Mr. Dozier next objects to the Magistrate Judge's conclusion that his due process claims concerning his disciplinary hearings are barred by Heck v. Humphrey, 512 U.S. 477, 486-87 (1994) since " Heck precludes a § 1983 claim in a prison disciplinary hearing which has not been previously invalidated, where the challenge would necessarily imply the invalidity of good-time credits." [Doc. 50, at 7] (citing Heck, 520 U.S. at 486-87). Despite what the court discerns as Mr. Dozier's objection to this conclusion (that the Magistrate Judge failed to assess whether the sanctions imposed in hearing 57 imposed hardships [Doc. 56, at 3]), the court adopts the Magistrate Judge's conclusion because the record indicates that Mr. Dozier has failed to demonstrate that his disciplinary hearings have been invalidated. [Doc. 50, at 7]. The Magistrate Judge continued by stating that even if Mr. Dozier's due process claims were not barred, he still failed to show that Defendants violated his rights. [Doc. 50, at 7]. Mr. Dozier objects to this conclusion by arguing that his disciplinary detention is distinguishable from the detention involved in Sandin v. Conner, 515 U.S. 472, 483 (1995) because his "disciplinary detention seg. [sic] sentence was 12 times (360) days that of Conner's 30 days confinement." [Doc. 56, at 3]. But as the Magistrate Judge concluded, Mr. Dozier has not established that his discipline "impose[d] [an] atypical and significant hardship on the inmate in relation to the ordinary incidents of prison life." [Doc. 50, at 8] (citing Sandin, 515 U.S. at 483). Furthermore, because Mr. Dozier "received written notice of the charges at least twenty-four hours prior to the hearings . . . was provided a written statement by the factfinder as to the evidence relied on and reasons for the . . . actions taken . . . [and] received counsel substitute. . . ." Mr. Dozier was therefore afforded the due process protections to which he was entitled. [Doc. 50, at 8]; see Wolff v. McDonnell, 418 U.S. 539, 563-76 (1974).

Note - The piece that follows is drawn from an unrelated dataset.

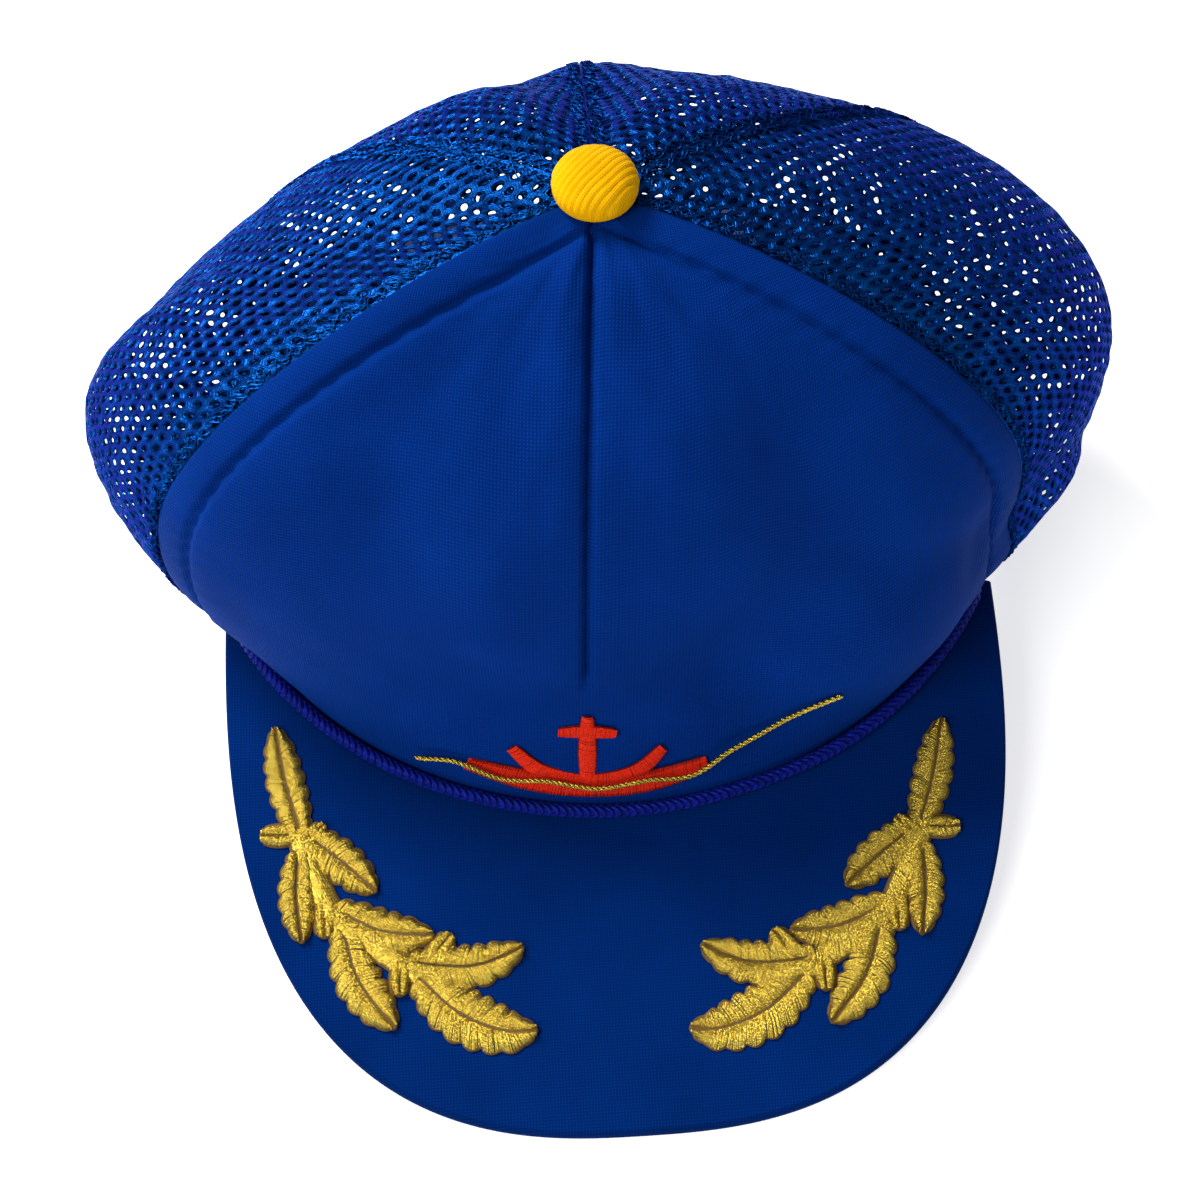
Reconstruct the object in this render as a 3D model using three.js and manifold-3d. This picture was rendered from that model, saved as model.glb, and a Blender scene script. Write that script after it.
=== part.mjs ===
// A snapback cap resting on a table: a padded front panel with a centre dart, four net panels,
// an arched brim with two leaf sprays, a braided rope, a covered button, a sweatband and a snap strap.
// Lengths are millimetres and angles degrees. +Z is up and the brim points towards -Y.
// Round the crown, an angle of 0 is the centre front, 90 the wearer's left (+X) and 180 the centre back.
import * as THREE from "three";
import { mergeVertices } from "three/addons/utils/BufferGeometryUtils.js";
import Module from "manifold-3d";

const wasm = await Module();
wasm.setup();

// Crown
const crownHeight = 124.4;
const frontReach = 84.2;
const sideReach = 93;
const backReach = 90;
const frontSeamAngle = 67;
const sideSeamAngle = 124;
const panelWall = 1.6;
const netWall = 1.4;
const seamGap = 0.3;
const bandGap = 0.9;
const tipRadius = 5.4;

// Front panel's relief
const stripWidth = 7.5;
const stitchWidth = 1.6;
const padRise = 1.4;
const stitchDepth = 0.5;
const dartWidth = 2.2;
const dartDepth = 1.3;
const dartLength = 88;
const dartAngle = -5.5;

// Brim
const frontRise = 12;
const templeRise = 18.4;
const brimReach = 73.2;
const brimHalfWidth = 91;
const brimCornerSetback = 0.5;
const brimSquareness = 2.65;
const brimThickness = 2.6;

// Rim, sweatband, back opening and strap
const restAngle = 135;
const sweatbandWall = 1.4;
const sweatbandHeight = 28;
const sweatbandEnd = 145;
const openingHalfWidth = 40;
const openingHeight = 44;
const bindingWidth = 7;
const bindingWall = 2.4;
const strapWall = 1.5;
const strapHeight = 18;
const strapEnd = 147;
const studRadius = 1.9;
const studHeight = 0.9;
const studCount = 5;
const studPitch = 8;

// Button and rope
const buttonRadius = 8.6;
const buttonHeight = 6.6;
const ropeRadius = 1.7;

// Embroidery
const leafThickness = 1.5;
const emblemThickness = 0.9;
const goldHalfWidth = 0.9;
const sprayTurn = -2.7;
const sprayShiftX = 1;
const sprayShiftY = 0.9;
const threadGap = 0.4;

const toRad = THREE.MathUtils.degToRad;
const toDeg = THREE.MathUtils.radToDeg;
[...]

Mr. Dozier next objects to the Magistrate Judge's conclusion concerning his "Custody Placement." Mr. Dozier's central objection is that his conditions of confinement violated the Eighth Amendment. [Doc. 56, at 5-6]. Mr. Dozier argues that the Magistrate Judge erroneously conducted his analysis in the context of the Fourteenth Amendment. [Doc. 56, at 6]. The Magistrate Judge makes two conclusions concerning this argument: 1) that Mr. Dozier failed to exhaust his administrative remedies as to these claims, and 2) that Mr. Dozier failed to establish that his constitutional rights were violated by his placements. [Doc. 50, at 9-10]. Mr. Dozier failed to object to the Magistrate Judge's conclusion that these claims should be dismissed because of his failure to exhaust his administrative remedies. Therefore, the court adopts the Magistrate Judge's conclusion in part one, "Exhaustion of Administrative Remedies," that these claims should be dismissed without conducting constitutional analysis of the merits of his claims.

Mr. Dozier next objects to the Magistrate Judge's conclusion that, for equal protection purposes, he is not a member of a suspect class who must "prove that the distinction between himself and other inmates was not reasonably related to some penological purpose." [Doc. 50, at 11-12] (citing Turner v. Safley, 482 U.S. 78, 89 (1987)). Mr. Dozier's objection is that he, as an inmate at SMU, "received only two bars of (3 oz.) soap a month and no shampoo" while "indigent inmates in general population receive 3 bars of (3 oz.) soap. . . ." [Doc. 56, at 6]. Under the equal protection rational basis standard that applies here, since Mr. Dozier does not claim to be a member of a suspect class, prison officials need only provide a sound reason for their policies in order to survive rational basis review. [Doc. 50, at 11-12] (citing Turner v. Safley, 482 U.S. 78, 89 (1987)). Defendant Oberman stated that "inmates in SMU are given two ample bars of soap each month [but] are not given shampoo bottles because of a history of inmates using them to throw waste or other materials." [Doc. 50, at 12]. Accordingly, Defendants provided a rational basis for their policies and procedures.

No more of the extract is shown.